The 5.12% dividend yield is attractive but comes with an 88.9% payout ratio that leaves little room for error. This payout suggests management is committed to returning capital, but it also limits reinvestment in growth initiatives. The yield may be unsustainable if operating cash flow doesn't improve, creating potential for a dividend cut that could pressure the stock.
Conclusion
Bassett Furniture is executing a classic industrial turnaround, using its 123-year heritage and domestic manufacturing footprint as strategic weapons in a tariff-disrupted market. The Q3 2025 results provide compelling evidence that the restructuring is working: wholesale margins expanded 440 basis points, retail SG&A leverage improved 590 basis points, and the company returned to profitability despite housing market headwinds. This operational progress, combined with a fortress balance sheet ($54.6 million cash, no debt) and valuation below book value, creates an asymmetric risk/reward profile.
The central thesis hinges on whether tariff policies create a durable competitive advantage for domestic manufacturers. While the 20% Vietnam and 50% India tariffs are pressuring import-dependent competitors like Hooker Furnishings into losses, Bassett's 80% US manufacturing provides pricing stability and delivery reliability that could win market share. The Custom Studio program and 30% e-commerce growth offer additional channels that leverage core competencies without requiring massive capital investment.

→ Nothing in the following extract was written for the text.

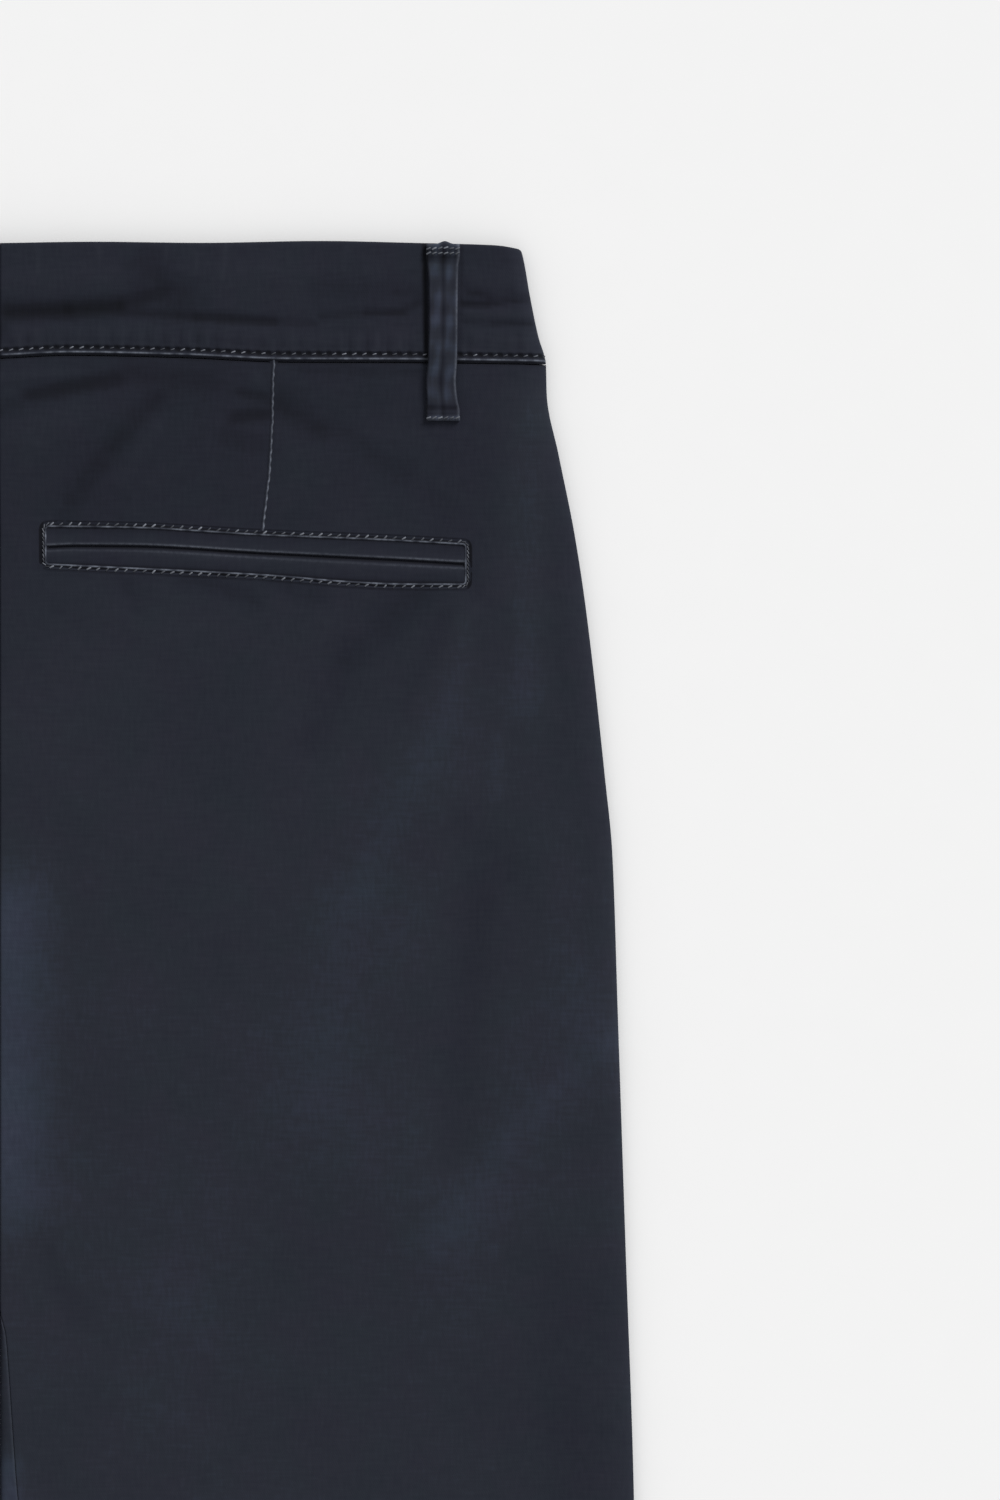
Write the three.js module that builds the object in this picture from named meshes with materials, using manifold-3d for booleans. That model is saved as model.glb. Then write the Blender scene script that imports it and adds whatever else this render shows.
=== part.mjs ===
// Chino trousers laid flat on their front, with the back facing up.
//
// Millimetres. +X points to the wearer's right, +Y to the waist and +Z up, away from the surface that the
// trousers lie on. Depth is measured along the garment, from the top of the waistband down to the hems.
// Every piece of cloth is a closed wall. It is made of sections across the garment, and a section is a
// path of paired points: one on the cloth's outer face and one on its inner face.

import * as THREE from 'three';
import { mergeVertices } from 'three/addons/utils/BufferGeometryUtils.js';
import Module from 'manifold-3d';

// Driving sizes
const LENGTH = 1040;
const CLOTH = 1.2;
const HEM_CLOTH = 2.2;
const HEM_DEPTH = 34;
const SEAM_GAP = 0.3;
const HALF_GAP = SEAM_GAP / 2;
const CROTCH_DEPTH = 372;
const FULL_WRAP_DEPTH = 392;

// Rolled side edges, where the back meets the front half-way up
const SIDE_SEAM_HEIGHT = 3.2;
const INNER_FOLD_HEIGHT = 3.35;
const BACK_ROLL = 9;
const FRONT_ROLL = 5;
const THINNEST = 0.05;

// Waistband
const BAND_WALL = 1.8;
const BAND_PROUD = 0.4;
const BAND_ROLL = 6;
const BAND_FOLD_HEIGHT = 3.55;
const BAND_TAB = 18;
const BAND_UNDERLAP = 15;
const TAB_STEP = { full: 24, none: 38 };

// Belt loops
const LOOP_WALL = 1.5;
const LOOP_WIDTH = 12.4;
const LOOP_BACK = { x: 155, depth: 63, ontoPanel: 2 };
const LOOP_FRONT = { x: 85, above: 0.7, below: 21 };

// Back pocket lips and the slanted front pocket
const LIP_WALL = 1;
const LIP_GAP = 0.34;
const FACING_UNDERLAP = 9.6;
const SLANT = { top: 62, end: 200 };
const FACING_END = 194;
const FACING_DROP = { from: 2, to: 24 };
const FACING_INSET = { from: 146, to: 170, spare: 0.75 };

// Fly: the left front laps over the right one
const FLY_LAP = 6;
const FLY_LAP_END = { from: 188, to: 204 };
const FLY_STEP = { full: 7.5, none: 16 };
const FLY_STEP_END = { from: 206, to: 232 };

// Waist button
const BUTTON = { radius: 8.5, thick: 2.6, rim: 1.6, dish: 0.6, below: 20.5 };
const BUTTON_EDGE = { round: 0.8, bevel: 0.6, slope: 1 };
const BUTTON_HOLE = { radius: 0.9, offset: 1.9 };

const NAVY = '#282b33';
const NAVY_WORN = '#2c3038';
const BUTTON_NAVY = '#20232b';

// Half of the outline, seen from the back
const OUTER_EDGE = [
  { depth: 0.7, x: 177.8 },
  { depth: 2.5, x: 182 },
  { depth: 5.2, x: 183 },
  { depth: 19, x: 185.5 },
  { depth: 33, x: 188.4 },
  { depth: 43, x: 191.1 },
  { depth: 54, x: 191.4 },
  { depth: 75, x: 195.6 },
  { depth: 103, x: 201.2 },
  { depth: 131, x: 205.4 },
  { depth: 187, x: 211.7 },
  { depth: 215, x: 214.4 },
  { depth: 271, x: 216.3 },
  { depth: 355, x: 219.1 },
  { depth: 439, x: 221.9 },
  { depth: 540, x: 223.4 },
  { depth: 700, x: 224.5 },
  { depth: 860, x: 224 },
  { depth: 1040, x: 222.5 },
];

// The leg's inner fold, and the inseam that lies just outside it on the back
const INNER_FOLD = [
  { depth: 445, x: 0.3 },
  { depth: 480, x: 3.5 },
  { depth: 560, x: 15 },
  { depth: 670, x: 29 },
  { depth: 850, x: 41 },
  { depth: 1040, x: 50 },
];
const BACK_INSEAM = [
  { depth: 370, x: 0 },
  { depth: 377, x: 0.9 },
  { depth: 382, x: 2 },
  { depth: 392, x: 2.7 },
  { depth: 414, x: 4.2 },
  { depth: 438, x: 6 },
  { depth: 480, x: 11 },
  { depth: 560, x: 24 },
  { depth: 670, x: 40 },
  { depth: 850, x: 52 },
  { depth: 1040, x: 60 },
];

// Edges of the waistband, as depths across the half garment
const BACK_TOP = [
  { x: 0, depth: 0.9 },
  { x: 35, depth: 0.4 },
  { x: 70, depth: 0.7 },
  { x: 112, depth: 0 },
  { x: 147, depth: 0.7 },
  { x: 172, depth: 1.4 },
  { x: 182, depth: 2.5 },
];
const BACK_SEAM = [
  { x: 0, depth: 41.1 },
  { x: 25, depth: 40 },
  { x: 63, depth: 40.7 },
  { x: 102, depth: 42.3 },
  { x: 140, depth: 42.4 },
  { x: 191, depth: 43 },
];
const FRONT_TOP = [
  { x: 0, depth: 16 },
  { x: 60, depth: 12.5 },
  { x: 130, depth: 5.5 },
  { x: 182, depth: 2.5 },
];
const FRONT_SEAM = [
  { x: 0, depth: 57 },
  { x: 60, depth: 53.5 },
  { x: 130, depth: 46.5 },
  { x: 191, depth: 43 },
];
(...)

The critical variables to monitor are housing market recovery timing, tariff policy evolution, and Custom Studio execution. If existing home sales remain at 1995 levels for an extended period, even operational excellence may not drive sufficient cash flow to support the current valuation and dividend. However, if tariffs persist and Bassett successfully scales its design trade and Custom Studio initiatives, the company could emerge from this cycle with a larger, more profitable market position. For investors willing to endure near-term housing market volatility, Bassett offers a rare combination of downside protection from its balance sheet and upside optionality from industry disruption.